Uncrewed quadcopters are being tested as dusters on tea farms in the Wuhe (舞鶴) area of Haulien County’s Ruisui Township (瑞穗), the Council of Agriculture said on Wednesday.
It is cooperating on the pilot project with the Corporate Synergy Development Center, the council said.
The project is part of the government’s effort to facilitate the upgrade of tea plantations to produce black oolong tea in middle and low-altitude regions in eastern Taiwan, the Taitung branch of the Soil and Water Conservation Bureau said.
The statement came after workers demonstrated the use of drones in Wuhe to 34 local farmers earlier that day.
To fly the drones, farmers would have to obtain aviation and agrochemical use certifications, Hualien Uncrewed Aircraft Systems Development Association president Huang Ye-ping (黃冶平) said.
The government is providing subsidies for agricultural drones through a program that seeks to encourage farmers to use labor-saving technology, Agriculture and Food Agency Eastern District Deputy Director Chen Chi-tsun (陳吉村) said.

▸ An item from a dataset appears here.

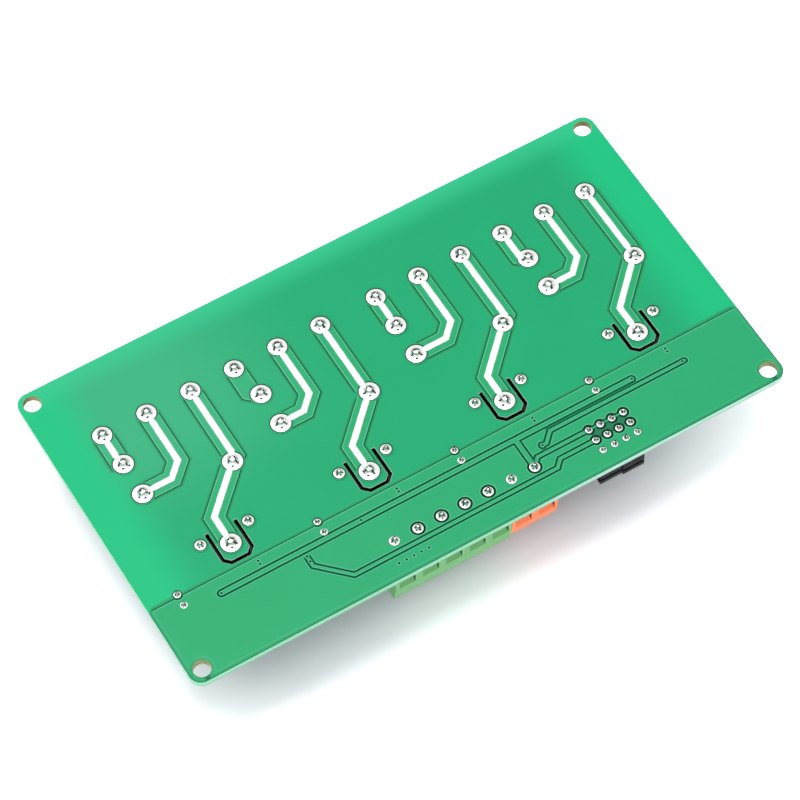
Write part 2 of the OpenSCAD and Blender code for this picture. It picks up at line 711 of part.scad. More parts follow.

So far, only three such drones are in use in the district, which encompasses Yilan, Hualien and Taitung counties, he said, urging better promotion of the subsidies.
Eligible for subsidies are members of registered farmer’s cooperatives who use drones that meet performance requirements and are made in a country other than China, he said.
The subsidy covers one-third of their drones’ buying price or NT$200,000 in cash, Chen said, adding that some township offices in eastern Taiwan top up the subsidy with another 10 percent of the drones’ buying price or NT$220,000 in cash.
Gao Chao-hsu (高肇昫), whose farm covers 30 hectares, said that farm hands are hard to find in the current economy.
Drones can be of great help, especially if they are utilized to apply fertilizers and for dew removal, Gao added.
Planters would probably need a transition period to be able to afford the drones, which cost about NT$100,000 per unit, Gao added.
Drones produced by Taiwanese companies have better aftermarket support and do not threaten Taiwan’s national security, said Hsu jung-yu (徐榮域), a local farmer who recently obtained a certificate to operate uncrewed aerial vehicles.